For St. Paul the "pearl of great price" is our freedom. Our journey to Jerusalem is a journey to find our freedom. It's strange that although we live in a world that values freedom above everything else, we actually possess so little of it. It's not just that so many people in the world live under tyrants and despots, or that so many are victims of poverty and hunger. Even here in the greatest and wealthiest country in the world's history, so many of us are enslaved to one addiction or another.
Could it be that our emphasis on "self-esteem" has led us down the wrong path?
A children's doctor suggested as much in a newspaper column the other day.
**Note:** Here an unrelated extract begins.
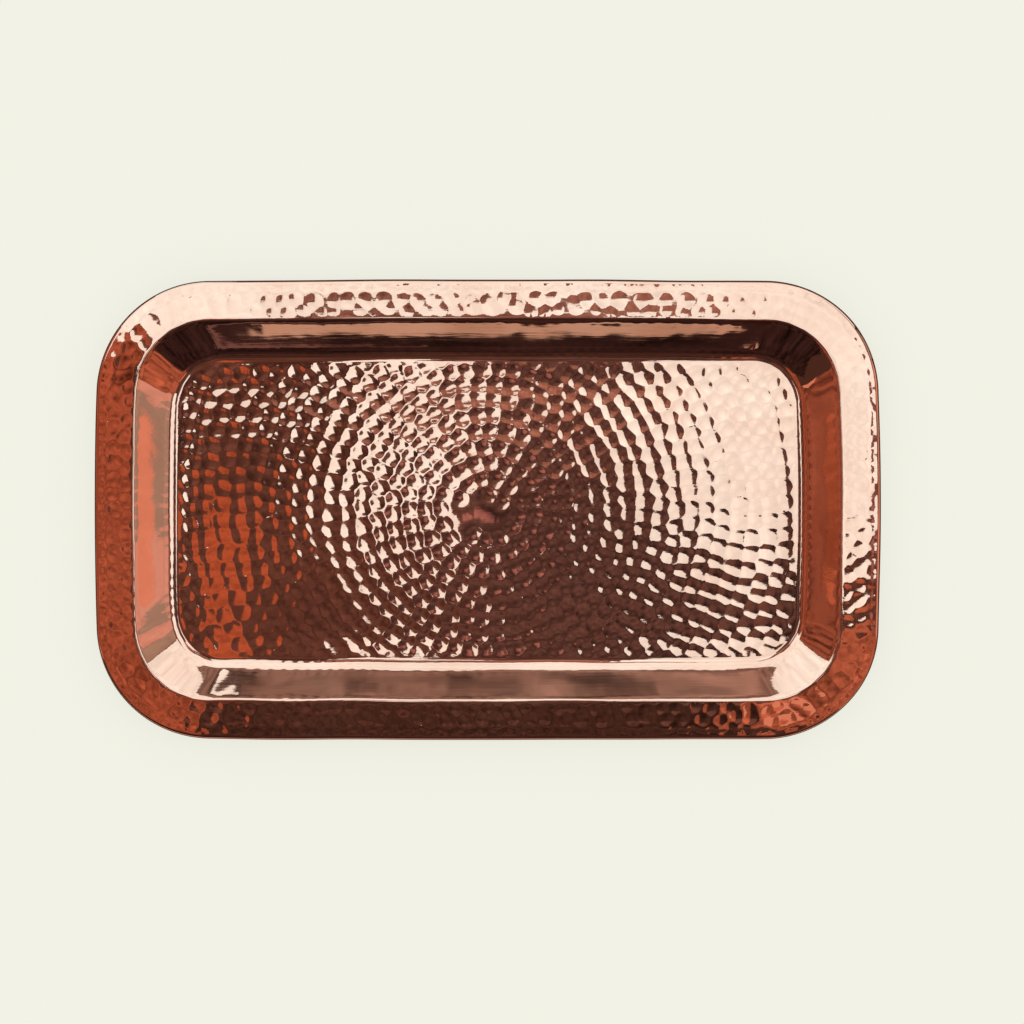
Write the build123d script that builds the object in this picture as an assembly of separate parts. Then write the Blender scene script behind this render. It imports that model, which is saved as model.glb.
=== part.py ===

We have to recognize that the basic principles of religion are at odds with the world today, just as in the time of Elijah or St. Paul. Self-sacrifice, not self-esteem, is at the heart of Christianity. Last week our Lord said that we must lose our life in order to find it.
This week St. Paul reminds us that our flesh (our individual desires) is at war with the Spirit. He says that Spirit and flesh "are opposed to each other, so that you may not do what you want." Anyone on a diet looking at the dessert menu will understand the "war" that goes on within us. Anyone mindlessly flicking through the TV channels for hours will be hard pressed to explain to themselves how they could waste so much of the valuable time that has been allotted to them.
Today, St. Paul's advice to the Galatians and to us is, "serve one another through love." True freedom is found in the "Golden Rule." "You shall love your neighbor as yourself." Wouldn't our children be happier today if they were taught to esteem their parents, relatives, teachers, and neighbors rather than themselves? Wouldn't we be happier?